— START —

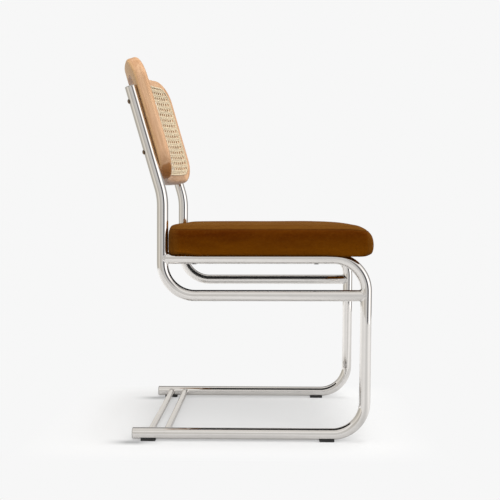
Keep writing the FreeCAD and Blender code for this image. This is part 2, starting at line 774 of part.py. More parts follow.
# Seat
seat_rear = upright_axis(size("seat_crown_height")) + tube_radius + size("seat_rear_gap")
underside = rail_top + size("fit_gap")
lip_bottom = rail_top - size("seat_lip_drop")
pad_height = size("seat_crown_height") - lip_bottom
# Each level of the pad: share of its height, then how far its front, sides and rear draw in,
# as shares of the height too
PAD_LEVEL_SHARES = [
    (0.000, 0.280, 0.056, 0.028),
    (0.103, 0.047, 0.012, 0.002),
    (0.353, 0.001, 0.000, 0.000),
    (0.604, 0.053, 0.016, 0.003),
    (0.802, 0.218, 0.094, 0.013),
    (0.899, 0.429, 0.310, 0.036),
    (0.937, 0.626, 0.574, 0.074),
    (0.957, 0.830, 0.830, 0.137),
    (0.972, 1.075, 1.046, 0.251),
    (0.982, 1.342, 1.241, 0.411),
    (0.989, 1.603, 1.420, 0.573),
    (0.995, 1.861, 1.589, 0.743),
    (0.998, 2.119, 1.746, 0.925),
    (1.000, 2.378, 1.888, 1.119),
]


def pad_form(name, inset, inset_expression):
    """The cushion's crowned form with drawn-in sides, shrunk all round by an inset."""
    body = new_body(name)
    sections = []
    height_expression = ("(sizes.seat_crown_height - sizes.seat_rail_height - sizes.tube_diameter / 2"
                         " + sizes.seat_lip_drop)")
    for place, (level, front, side, rear) in enumerate(PAD_LEVEL_SHARES):
        height = lip_bottom + inset + level * (pad_height - 2 * inset)
        sketch = new_sketch(body, "%s_level_%d" % (name, place), "XY_Plane", height)
        low = (seat_rear + rear * pad_height + inset, -(half_seat - side * pad_height - inset))
        high = (seat_front - front * pad_height - inset, half_seat - side * pad_height - inset)
        radii = (size("seat_rear_corner_radius") - inset, size("seat_front_corner_radius") - inset)
        side_expression = "%s - %s * %s - (%s)" % (half_seat_expression, side, height_expression,
                                                   inset_expression)
        rounded_rectangle(sketch, low, high, radii,
                          ["", "-(%s)" % side_expression, "", side_expression,
                           "sizes.seat_rear_corner_radius - (%s)" % inset_expression,
                           "sizes.seat_front_corner_radius - (%s)" % inset_expression])
        sections.append(sketch)
    doc.recompute()
    loft = body.newObject("PartDesign::AdditiveLoft", name + "_loft")
    loft.Profile = sections[0]
    loft.Sections = sections[1:]
    loft.Ruled = False
    doc.recompute()
    return body


lip_rear = seat_front - size("seat_lip_front_length")


def hollowed_form(name, inset, inset_expression):
    """The cushion's form with the room for the rails cut out of its underside."""
    form = pad_form(name + "_form", inset, inset_expression)
    reach = half_track + tube_radius + size("fit_gap") + inset
    low = V(seat_rear - size("cut_overrun"), -reach, lip_bottom - size("cut_overrun"))
    high = V(lip_rear + inset, reach, underside + inset)
    return combine("Cut", name, form, divider(name + "_rail_room", low, high))


cover = size("cover_thickness")
gap = size("fit_gap")
board_low = underside + cover + gap
board_high = board_low + size("board_thickness")
board_side = half_seat - size("board_side_inset")
board_side_expression = "%s - sizes.board_side_inset" % half_seat_expression
board_rear = seat_rear + size("board_end_inset")
board_front = seat_front - size("board_end_inset")
screw_spots = [V(x, side * half_track, 0) for x in seat_screw_places for side in (RIGHT, LEFT)]
# The cover is turned in under the seat by this much all round and leaves the middle open
opening_side = half_track + tube_radius + gap - size("cover_turn_under")
opening_rear = seat_rear + size("cover_turn_under")
opening_front = lip_rear - size("cover_turn_under")


def round_blocks(radius, height, low):
    """A round column at each seat screw, as one compound."""
    columns = [Part.makeCylinder(radius, height, spot + V(0, 0, low)) for spot in screw_spots]
    return Part.makeCompound(columns)


def seat_cover():
    """The velvet cover, open in the middle of its underside."""
    outer = hollowed_form("cover_outer", 0.0, "0")
    inner = hollowed_form("cover_inner", cover, "sizes.cover_thickness")
    shell = combine("Cut", "cover_shell", outer, inner)
    low = V(opening_rear, -opening_side, lip_bottom)
    high = V(opening_front, opening_side, board_low)
    opened = combine("Cut", "cover_opened", shell, divider("cover_opening", low, high))
    passes = round_blocks(size("seat_screw_diameter") / 2 + gap, board_low - lip_bottom, lip_bottom)
    return combine("Cut", "seat_cover", opened, shape_feature("cover_passes", passes))


def seat_board():
    """The plywood board with a hole for each tee nut."""
    board = new_body("seat_board")
    outline = new_sketch(board, "board_outline", "XY_Plane", board_low)
    rounded_rectangle(outline, (board_rear, -board_side), (board_front, board_side),
                      [size("board_corner_radius")] * 2,
                      ["", "-(%s)" % board_side_expression, "", board_side_expression,
                       "sizes.board_corner_radius", "sizes.board_corner_radius"])
    pad = board.newObject("PartDesign::Pad", "board_pad")
    pad.Profile = outline
    pad.Length = size("board_thickness")
    pad.setExpression("Length", "sizes.board_thickness")
    for number, spot in enumerate(screw_spots):
        drill(board, "board_hole_%d" % number, size("tee_nut_barrel_diameter") / 2 + gap,
              "sizes.tee_nut_barrel_diameter / 2 + sizes.fit_gap", spot + V(0, 0, board_low - gap),
              V(0, 0, 1), size("board_thickness") + 2 * gap)
    doc.recompute()
    return board


def seat_foam():
    """The foam, cut out for the board and for the flanges of the tee nuts."""
    full = hollowed_form("foam_outer", cover + 2 * gap, "sizes.cover_thickness + 2 * sizes.fit_gap")
    room = new_body("board_room")
    outline = new_sketch(room, "room_outline", "XY_Plane", underside)
    side_expression = board_side_expression + " + sizes.fit_gap"
    corner_expression = "sizes.board_corner_radius + sizes.fit_gap"
    rounded_rectangle(outline, (board_rear - gap, -board_side - gap), (board_front + gap, board_side + gap),
                      [size("board_corner_radius") + gap] * 2,
                      ["", "-(%s)" % side_expression, "", side_expression,
                       corner_expression, corner_expression])
    pad = room.newObject("PartDesign::Pad", "room_pad")
    pad.Profile = outline
    pad.Length = board_high + gap - underside
    doc.recompute()
    boarded = combine("Cut", "foam_boarded", full, room)
    dents = round_blocks(size("tee_nut_flange_diameter") / 2 + gap,
                         size("tee_nut_flange_thickness") + 2 * gap, board_high)
    return combine("Cut", "seat_foam", boarded, shape_feature("foam_dents", dents))


def seat_dust_cover():
    """The thin cloth that closes the cover's opening from below."""
    dust = new_body("seat_dust_cover")
    lap = size("dust_cover_overlap")
    outline = new_sketch(dust, "dust_cover_outline", "XY_Plane", rail_top - size("dust_cover_thickness"))
    rounded_rectangle(outline, (opening_rear - lap, -opening_side - lap),
                      (opening_front + lap, opening_side + lap), [size("board_corner_radius")] * 2,
                      ["", "", "", "", "sizes.board_corner_radius", "sizes.board_corner_radius"])
    cloth = dust.newObject("PartDesign::Pad", "dust_cover_pad")
    cloth.Profile = outline
    cloth.Length = size("dust_cover_thickness")
    cloth.setExpression("Length", "sizes.dust_cover_thickness")
    doc.recompute()
    return dust


def seat_screws():
    """Four screws up through the seat rails into the tee nuts."""
    height = size("seat_screw_head_height")
    head_top = size("seat_rail_height") - tube_radius - gap
    head_radius = size("seat_screw_head_diameter") / 2
    head = [head_radius, "sizes.seat_screw_head_diameter / 2", height, height - gap]
    shank = [size("seat_screw_diameter") / 2, "sizes.seat_screw_diameter / 2", board_high - head_top]
    master = headed_peg("seat_screw_master", head, shank)
    places = [facing(spot + V(0, 0, head_top), V(0, 0, -1)) for spot in screw_spots]
    return shape_feature("seat_screws", copies(master, places))


def seat_tee_nuts():
    """Four flanged nuts let into the top of the board."""
    nut = new_body("tee_nut_master")
    peg(nut, "tee_nut_flange", size("tee_nut_flange_diameter") / 2, "sizes.tee_nut_flange_diameter / 2",
        V(0, 0, 0), V(0, 0, 1), size("tee_nut_flange_thickness"))
    peg(nut, "tee_nut_barrel", size("tee_nut_barrel_diameter") / 2, "sizes.tee_nut_barrel_diameter / 2",
        V(0, 0, 0), V(0, 0, -1), size("tee_nut_barrel_length"))
    drill(nut, "tee_nut_bore", size("seat_screw_diameter") / 2 + gap / 2,
          "sizes.seat_screw_diameter / 2 + sizes.fit_gap / 2", V(0, 0, -size("board_thickness")),
          V(0, 0, 1), 2 * size("board_thickness"))
    doc.recompute()
    places = [FreeCAD.Placement(spot + V(0, 0, board_high), FreeCAD.Rotation()) for spot in screw_spots]
    return shape_feature("seat_tee_nuts", copies(nut, places))


def frame_pieces():
    """Both side frames, the crossbars, plugs and glides."""
    for name, side in (("right", RIGHT), ("left", LEFT)):
        nodes.append(upright_tube(name + "_upright_tube", side))
        nodes.append(seat_leg_tube(name + "_seat_leg_tube", side))
        top = kink_point + upright_top + V(0, side * half_track, 0)
        nodes.append(end_plug(name + "_upright_plug", top, back_axis))
        rear_end = V(runner_rear, side * half_track, runner_height)
        nodes.append(end_plug(name + "_runner_plug", rear_end, V(-1, 0, 0)))
        for end, place in glide_places:
            nodes.append(glide("%s_%s_glide" % (end, name), side, place))
    first_bar = runner_rear + size("rear_crossbar_setback")
    nodes.append(crossbar("rear_base_crossbar", first_bar))
    nodes.append(crossbar("front_base_crossbar", first_bar + size("crossbar_spacing")))


frame_pieces()
back_pieces()
nodes += [seat_cover(), seat_board(), seat_foam(), seat_dust_cover(), seat_screws(), seat_tee_nuts()]
doc.recompute()

faulty = [item.Name for item in doc.Objects if "Invalid" in item.State or "Error" in item.State]
if faulty:
    raise RuntimeError("not built: " + ", ".join(faulty))
for node in nodes:
    if node.Shape.isNull() or not node.Shape.isValid():
        raise RuntimeError("bad shape: " + node.Label)

os.makedirs("parts", exist_ok=True)
for node in nodes:
    node.Shape.exportStep("parts/%s.step" % node.Label)
    print(node.Label, len(node.Shape.Solids), round(node.Shape.Volume / 1000, 2), "cm3")
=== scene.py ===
import math
import random

import bmesh
import bpy
from bpy.props import FloatProperty, FloatVectorProperty, IntProperty, PointerProperty
from mathutils import Matrix, Vector, noise


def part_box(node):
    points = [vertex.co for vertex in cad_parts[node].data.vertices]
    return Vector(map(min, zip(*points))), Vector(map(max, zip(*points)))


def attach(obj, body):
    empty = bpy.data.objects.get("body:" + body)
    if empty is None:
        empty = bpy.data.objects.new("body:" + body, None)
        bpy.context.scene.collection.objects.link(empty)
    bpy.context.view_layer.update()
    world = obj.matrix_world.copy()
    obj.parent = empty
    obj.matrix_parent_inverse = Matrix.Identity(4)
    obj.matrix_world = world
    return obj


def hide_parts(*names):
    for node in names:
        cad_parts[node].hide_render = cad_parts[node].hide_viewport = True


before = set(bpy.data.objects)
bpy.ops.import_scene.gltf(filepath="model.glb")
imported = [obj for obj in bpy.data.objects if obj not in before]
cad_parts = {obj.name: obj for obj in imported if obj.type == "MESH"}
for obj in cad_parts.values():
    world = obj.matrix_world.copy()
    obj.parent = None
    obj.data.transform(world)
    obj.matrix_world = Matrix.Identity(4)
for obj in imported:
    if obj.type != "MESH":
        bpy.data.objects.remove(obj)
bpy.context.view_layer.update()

bl_info = {
    "name": "Cantilever Cane Chair",
    "version": (1, 0, 0),
    "blender": (4, 5, 0),
    "location": "View3D > Sidebar > Chair",
    "description": "Dresses a cantilever chair: bent chromed tube, padded velvet seat and a curved cane back",
    "category": "Object",
}

MM = 0.001
RIGHT = -1.0
LEFT = 1.0
SIDES = (("right", RIGHT), ("left", LEFT))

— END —

> STATED TASK
Using the data above, extract exactly the lines from the one that holds "rear_end = V(runner_rear, side" to the one that holds "before = set(bpy.data.objects)", both ends included, and no others.

> SOLUTION BELOW
        rear_end = V(runner_rear, side * half_track, runner_height)
        nodes.append(end_plug(name + "_runner_plug", rear_end, V(-1, 0, 0)))
        for end, place in glide_places:
            nodes.append(glide("%s_%s_glide" % (end, name), side, place))
    first_bar = runner_rear + size("rear_crossbar_setback")
    nodes.append(crossbar("rear_base_crossbar", first_bar))
    nodes.append(crossbar("front_base_crossbar", first_bar + size("crossbar_spacing")))


frame_pieces()
back_pieces()
nodes += [seat_cover(), seat_board(), seat_foam(), seat_dust_cover(), seat_screws(), seat_tee_nuts()]
doc.recompute()

faulty = [item.Name for item in doc.Objects if "Invalid" in item.State or "Error" in item.State]
if faulty:
    raise RuntimeError("not built: " + ", ".join(faulty))
for node in nodes:
    if node.Shape.isNull() or not node.Shape.isValid():
        raise RuntimeError("bad shape: " + node.Label)

os.makedirs("parts", exist_ok=True)
for node in nodes:
    node.Shape.exportStep("parts/%s.step" % node.Label)
    print(node.Label, len(node.Shape.Solids), round(node.Shape.Volume / 1000, 2), "cm3")
=== scene.py ===
import math
import random

import bmesh
import bpy
from bpy.props import FloatProperty, FloatVectorProperty, IntProperty, PointerProperty
from mathutils import Matrix, Vector, noise


def part_box(node):
    points = [vertex.co for vertex in cad_parts[node].data.vertices]
    return Vector(map(min, zip(*points))), Vector(map(max, zip(*points)))


def attach(obj, body):
    empty = bpy.data.objects.get("body:" + body)
    if empty is None:
        empty = bpy.data.objects.new("body:" + body, None)
        bpy.context.scene.collection.objects.link(empty)
    bpy.context.view_layer.update()
    world = obj.matrix_world.copy()
    obj.parent = empty
    obj.matrix_parent_inverse = Matrix.Identity(4)
    obj.matrix_world = world
    return obj


def hide_parts(*names):
    for node in names:
        cad_parts[node].hide_render = cad_parts[node].hide_viewport = True


before = set(bpy.data.objects)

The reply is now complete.